In an ideal world, a noisy neighbour tenant would not be able to cause an issue because the system would dynamically scale out to handle the additional load. Serverless platforms like Azure Functions can already do this very well, detecting when load on an API or backlog on a queue has grown too large, and automatically provisioning additional servers. And of course similar capabilities exist with things like the horizontal pod autoscaler in Kubernetes, or Azure App Service plan's built-in autoscaling.
Of course, in the real world, scaling may still not be sufficient to handle a noisy neighbour issue. You probably want to set upper limits on the number of hosts you scale up to, to avoid paying huge cloud bills, and to avoid overloading databases which may not be able to cope with vastly increased numbers of concurrent connections (which can end up cancelling out any benefit you got from scaling out).
2. Rate-limiting APIs
Another option at our disposal for mitigating noisy-neighbour issues is to add per-tenant rate-limiting to an API. With this approach, if a single tenant is calling an API endpoint too frequently, we could choose to reject some calls for that tenant, while allowing calls from other tenants to be accepted.
For example, you could return the HTTP 429 "Too Many Requests" response code, with the "Retry-After" header that tells the client to back off for a certain period of time. This could be useful in a bulk ingestion scenario, where the tool making the data ingestion API calls could respond to this "back-pressure" and reduce the rate at which it is calling your API.
Obviously implementing per-tenant rate-limiting is not necessarily trivial. You'd need to identify that one tenant was indeed monopolising compute resource. One approach would be some form of "quota" where each tenant gets a certain number of permitted operations in a time period before their calls are rate-limited.
The most recent .NET 7 has included rate-limiting middleware which looks like it could greatly simplify the task of implementing rate limiting.
The downside of this approach is that you are effectively denying your tenants from performing operations, which is not a great customer experience. So an alternative strategy would be to wherever possible accept their requests, but use queues to implement the work asynchronously.
3. Queue prioritisation
In theory the noisy neighbour problem is not such an issue when you are working asynchronously. Messages are placed into a queue, and the message handler will work through the backlog, eventually catching up. Scaling out is generally quite easy to achieve with queues. And the other tenants might not even notice that things took slightly longer than normal.
However, what happens if one tenant causes millions of items to be added to a queue, and maybe it takes many hours to work through that. In this situation, other tenants are more likely to notice a degradation in service. So what are our options?

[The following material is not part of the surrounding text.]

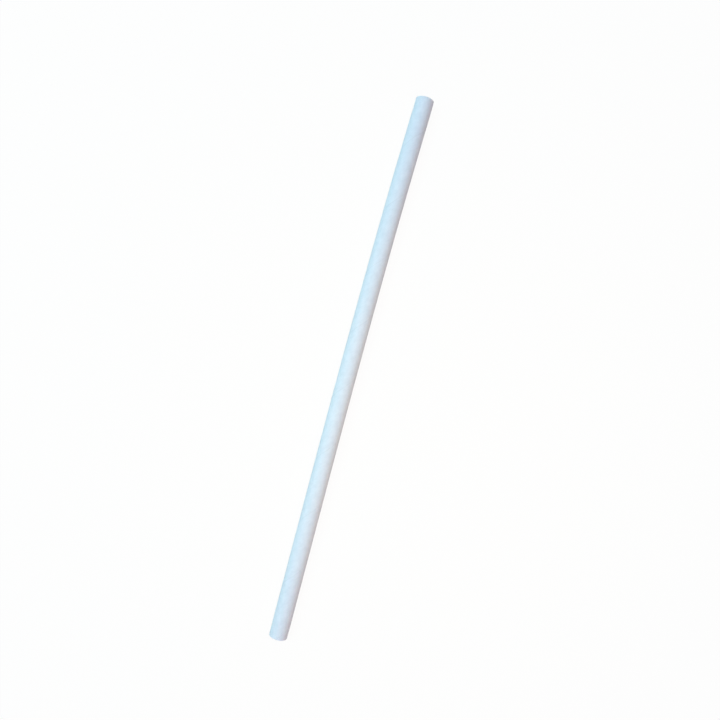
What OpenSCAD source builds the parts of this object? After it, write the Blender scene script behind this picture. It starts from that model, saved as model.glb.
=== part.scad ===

One option you might think of is having a queue per tenant. You could either process all of these queues in parallel, or take a "round-robin" approach where you poll each queue in turn, ensuring that each tenant gets an equal chance for their "top" message to be processed. There is unfortunately a big downside to this approach in that if you have a large number of tenants, the overhead of servicing many queues at once can itself be costly and resource intensive.

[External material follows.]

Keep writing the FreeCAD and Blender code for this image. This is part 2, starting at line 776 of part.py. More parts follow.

Another approach would be to use a "priority queue". A tenant that has submitted too much work has their new messages automatically placed into a "low priority" queue that is only serviced once the high priority queue has been drained. There are many possible variations of this approach, and it can be quite complicated to implement well.
Another option would be to allow a single tenant to flood the queue with messages, but to rate-limit them at the point of handling the messages. If you have processed too many messages for a single tenant in the last hour, you "defer" any further messages for that tenant by reposting them back to the end of the queue (or storing them in some other way). This of course assumes that you know that there is valid work for other tenants present in the queue, so this can also be tricky to implement intelligently.
4. Scheduled jobs
Another consideration in a multi-tenant system is what happens with scheduled jobs. It's not uncommon to have "cleanup" jobs that run out of hours (say 1:00am). The danger here is that sometimes a single tenant will have an unusually large amount of work to do on one particular day, potentially impacting other tenants.

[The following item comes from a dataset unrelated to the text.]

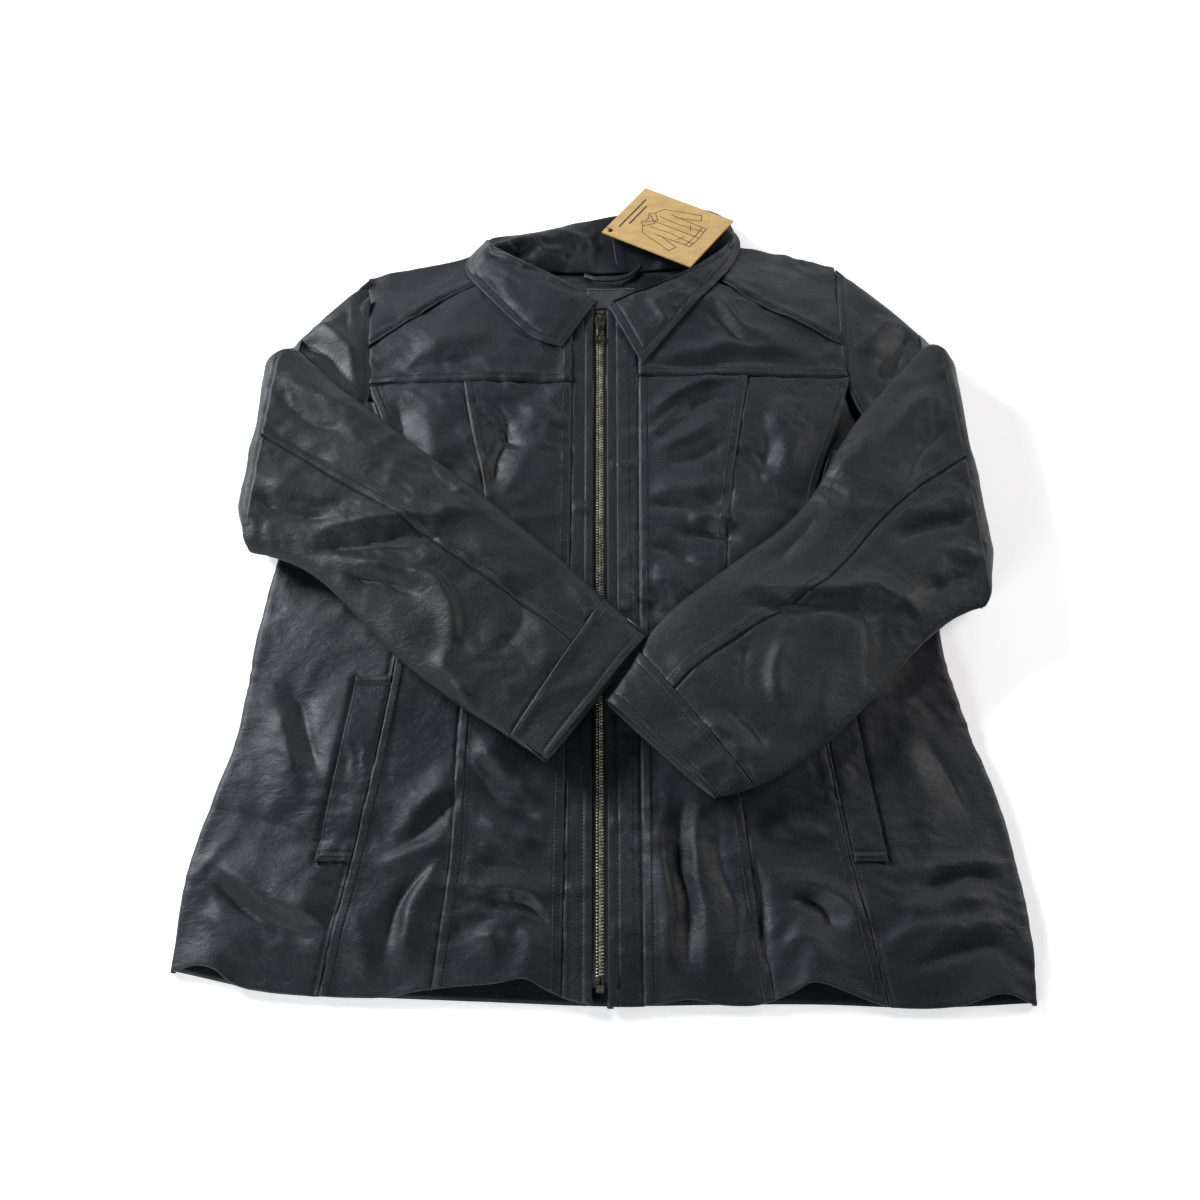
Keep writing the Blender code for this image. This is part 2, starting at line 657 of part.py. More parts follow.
def make_leaf(side, sign):
    """One front leaf of the collar, from its roll line to its outer edge."""
    line = OUTLINES[side]
    start, end = line["roll"]
    outer = smooth_line(line["leaf_edge"], 2)
    away = np.array((-(end - start)[1], (end - start)[0])) * (-sign)
    away = away / np.linalg.norm(away)
    rows = []
    for v in np.linspace(0, 1, 5):
        row = []
        for u, edge in zip(np.linspace(0, 1, len(outer)), outer):
            root = mix(start, end, u) + away * LEAF_START
            x, y = mix(root, edge, v)
            straight = mix(ROLL_Z, front_height(*edge) + LEAF_LIFT, v)
            row.append((x, y, max(straight, front_height(x, y) + LEAF_LIFT)))
        rows.append(row)
    if side == "right":
        rows = rows[::-1]
    leaf = sheet(f"collar_leaf_{side}", rows[::-1], DOUBLE_LEATHER, "leather")
    ends = (start, end) if side == "left" else (end, start)
    hang_on(hinge_frame(f"collar_{side}_hinge", *ends, ROLL_Z), leaf)


def make_neck_fittings():
    """The hanger loop and the blank label inside the back of the neck."""
    loop = mm((-14, 333, 4.5), (0, 329, 7), (14, 331, 8.5), (28, 337, 7), (38, 343, 9))
    wire("hanger_loop", smooth_line(loop, 2), 1.4 * MM, "leather")
    box("neck_label", mm((-12, 300, 2.7))[0], mm((32, 322, 3.2))[0], "label")


# ---------------------------------------------------------------- sleeves

def section(top, low, centre_z, half_height, seam):
    """Points round a flattened sleeve, as two lists that meet at the seams.

    The first list goes round the top edge and the second round the low edge. seam is how
    far across the face the seam lies, from the top edge to the low edge.
    """
    top, low = Vector((*top, 0)), Vector((*low, 0))
    across = (low - top).normalized()
    up = Vector((0, 0, half_height))
    lift = Vector((0, 0, centre_z))
    seam_point = top.lerp(low, seam) + lift
    turns = [math.pi * k / SECTION_ARC_STEPS for k in range(SECTION_ARC_STEPS + 1)]
    near, far = top + across * half_height + lift, low - across * half_height + lift
    first = [near - across * half_height * math.sin(a) + up * math.cos(a) for a in turns]
    second = [far + across * half_height * math.sin(a) - up * math.cos(a) for a in turns]
    gap = across * SEAM_GAP / 2
    first = [seam_point - gap + up, *first, seam_point - gap - up]
    second = [seam_point + gap - up, *second, seam_point + gap + up]
    return first, second


def narrower(top, low, by):
    """A station's two edge points, each moved towards the other."""
    across = (low - top) / np.linalg.norm(low - top) * by
    return top + across, low - across


def tube_loop(top, low, centre_z, half_height, across=()):
    """A whole section as one loop; across lists where points lie on both of its faces."""
    first, second = section(top, low, centre_z, half_height, 0.5)
    first, second = first[1:-1], second[1:-1]
    under = [first[-1].lerp(second[0], t) for t in across]
    over = [second[-1].lerp(first[0], t) for t in across]
    return first + under + second + over


def meet_body(loop, side):
    """The loop with its points moved in X to stand off the body's armhole edge."""
    edge = x_of_y(OUTLINES[side]["body"], SIDES[side] * ARMHOLE_GAP)
    return [Vector((edge(p.y), p.y, p.z)) for p in loop]


def outward_rows(rows, side):
    return rows if side == "left" else rows[::-1]


def make_sleeve(side):
    """The head up to the fold, the folded part's two panels and cuff, and the linings."""
    line = OUTLINES[side]
    sign = SIDES[side]
    inset = Vector((-sign * FOLD_CLEARANCE, 0, 0))
    under = LEATHER + LINING_EASE
    beside = LEATHER + LINING_EDGE_EASE
    stations = list(zip(line["head_top"], line["head_low"]))
    spread = (0.25, 0.5, 0.75)
    head = [tube_loop(*ends, HEAD_CENTRE_Z, HEAD_HALF_HEIGHT, spread) for ends in stations]
    lining = [tube_loop(*narrower(*ends, 3 * beside), HEAD_CENTRE_Z, HEAD_HALF_HEIGHT - under,
                        spread) for ends in stations]
    lining[0] = [p.lerp(q, 0.6) for p, q in zip(lining[0], lining[1])]
    head[0] = meet_body(head[0], side)
    for name, rows, thickness, material in (("sleeve_head", head, LEATHER, "leather"),
                                            ("sleeve_head_lining", lining, CLOTH, "lining")):
        rows = [[p + inset for p in row] for row in rows]
        sheet(f"{name}_{side}", outward_rows(rows, side)[::-1], thickness, material, ring=True)

    stations = [section(top, low, SLEEVE_CENTRE_Z, SLEEVE_HALF_HEIGHT, seam)
                for top, low, seam in zip(line["sleeve_top"], line["sleeve_low"],
                                          line["sleeve_seam"])]
    last_span = np.linalg.norm(line["sleeve_top"][-1] - line["sleeve_top"][-2])
    cuff_start = max(1 - CUFF_BAND / last_span, SHORTEST_WRIST)
    wrist = [[a.lerp(b, cuff_start) for a, b in zip(stations[-2][k], stations[-1][k])]
             for k in (0, 1)]
    body = stations[:-1] + [wrist]
    pieces = []
    for k, name in enumerate(("outer", "inner")):
        rows = [station[k] for station in body]
        pieces.append(sheet(f"sleeve_{name}_{side}", outward_rows(rows, side), LEATHER, "leather"))
    along = (stations[-1][0][0] - wrist[0][0]).normalized() * SEAM_GAP
    cuff = [[p + along for p in wrist[0] + wrist[1]], list(stations[-1][0] + stations[-1][1])]
    pieces.append(sheet(f"cuff_{side}", outward_rows(cuff, side), LEATHER, "leather", ring=True))
    rows = [tube_loop(*narrower(*ends, beside), SLEEVE_CENTRE_Z, SLEEVE_HALF_HEIGHT - under)
            for ends in zip(line["sleeve_top"], line["sleeve_low"])]
    pieces.append(sheet(f"sleeve_lining_{side}", outward_rows(rows, side), CLOTH, "lining",
                        ring=True))
    start, end = line["fold"]
    ends = (start, end) if side == "left" else (end, start)
    hang_on(hinge_frame(f"sleeve_{side}_hinge", *ends, FOLD_Z), *pieces)


# ---------------------------------------------------------------- hang tag

def make_tag():
    """A card folded along its lower long edge, on a string from the neck."""
    corner = Vector(mm((1.5, 379.4, 14))[0])
    along = Vector((0.812, -0.551, 0.192)).normalized()
    side = Vector((0.576, 0.81, -0.11))
    side = (side - along * side.dot(along)).normalized()
    turn = Matrix((along, side, along.cross(side))).transposed().to_4x4()
    plane = empty("tag_plane", Matrix.Translation(corner) @ turn)
    hole_x, hole_y = TAG_HOLE_INSET, TAG_HOLE_INSET
    lift = empty("tag_lift_hinge", Matrix.Translation((hole_x, hole_y, 0)), plane)
    for name, low in (("tag_back_leaf", -CARD - 0.2 * MM), ("tag_front_leaf", 0.2 * MM)):
        leaf = box(name, (0, 0.2 * MM, low), (TAG_LENGTH, TAG_WIDTH, low + CARD), "card")
        leaf.data.transform(Matrix.Translation((-hole_x, -hole_y, 0)))
        punch = cylinder(name + "_punch", (0, 0, -2 * MM), (0, 0, 2 * MM), TAG_HOLE_RADIUS,
                         "card", 16)
        leaf.parent = lift
        combine(leaf, punch, "DIFFERENCE")
    hole = world_matrix(lift).translation
    normal = world_matrix(lift).to_3x3().col[2]
    string = [hole + normal * 3 * MM, hole - normal * 3 * MM,
              hole + Vector(mm((3, -8, -4))[0]), Vector(mm((16, 345, 9.5))[0])]
    wire("tag_string", string, STRING_RADIUS, "string")


# ---------------------------------------------------------------- assembly

for old in list(bpy.data.objects):
    bpy.data.objects.remove(old)
PARTS = new_collection(COLLECTION)
CUTTERS = new_collection("cutters")
GUIDES = new_collection("guides")
MATERIALS = make_materials()

for jacket_side in SIDES:
    make_front(jacket_side)
    make_shoulder(jacket_side)
    make_pocket(jacket_side)
    make_sleeve(jacket_side)
make_back()
make_zip()
make_collar()
make_neck_fittings()
make_tag()
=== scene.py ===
"""Looks of the zip-front leather jacket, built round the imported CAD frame.

Everything is in metres in the CAD's frame: X across, Y from the hem to the collar, Z up.
Outlines and heights are read from the CAD nodes. Folds, seams, stitches and surface detail
are added here. "left" is the -X side.
"""
import json
import math

import bpy
import numpy as np
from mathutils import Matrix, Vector
from mathutils.bvhtree import BVHTree


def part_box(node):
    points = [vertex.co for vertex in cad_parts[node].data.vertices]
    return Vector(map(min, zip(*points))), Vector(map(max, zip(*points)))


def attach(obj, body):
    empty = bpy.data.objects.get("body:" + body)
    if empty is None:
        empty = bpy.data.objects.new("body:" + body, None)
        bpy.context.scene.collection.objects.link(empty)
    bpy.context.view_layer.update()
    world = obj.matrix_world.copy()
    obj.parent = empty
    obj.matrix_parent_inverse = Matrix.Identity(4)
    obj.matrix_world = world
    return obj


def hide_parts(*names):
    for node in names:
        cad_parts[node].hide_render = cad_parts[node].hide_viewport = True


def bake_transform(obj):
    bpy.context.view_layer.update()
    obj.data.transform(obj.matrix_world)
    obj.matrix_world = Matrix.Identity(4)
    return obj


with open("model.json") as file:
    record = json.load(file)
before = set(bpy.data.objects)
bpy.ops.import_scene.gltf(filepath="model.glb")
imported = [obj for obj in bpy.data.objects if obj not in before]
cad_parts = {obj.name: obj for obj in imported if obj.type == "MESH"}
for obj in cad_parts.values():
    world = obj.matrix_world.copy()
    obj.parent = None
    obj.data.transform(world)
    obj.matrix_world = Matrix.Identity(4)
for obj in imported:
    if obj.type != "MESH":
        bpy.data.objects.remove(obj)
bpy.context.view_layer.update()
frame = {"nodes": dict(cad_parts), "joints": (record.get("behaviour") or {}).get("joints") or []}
NODES = frame["nodes"]
MM = 0.001
SIDES = {"left": -1, "right": 1}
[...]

A simple approach here is to take paged or time-boxed approaches to dealing with the scheduled task for each tenant. For example you might decide to process up to a maximum of 10,000 cleanup items for a single tenant before moving onto the next tenant. You can then return back round to do additional batches for the busy tenant after every other tenant has also had the opportunity to have their cleanup task run.
5. Migrating tenants
In extreme circumstances you may decide that a particular tenant is causing so many problems that you want to move them onto an entirely separate system. It's possible that they are consuming so much resource because they are a major customer, and if so, you may be able to justify the cost of making them single tenant.
Of course, this assumes that you have the capability to migrate a tenant from one "deployment" of you application to another. This task is made much easier if their data is stored separately (e.g. having per-tenant databases), which can simply be re-attached to a different set of compute resources.
If you are running a multi-tenant system, you need to consider what the impact of a single tenant monopolising the compute resources will be on the other tenants. I've described a number of the techniques and strategies that I've either made use of or have considered in the multi-tenant systems I've worked on, but I'd be very interested to hear from others about what has (and hasn't) worked in your multi-tenant systems.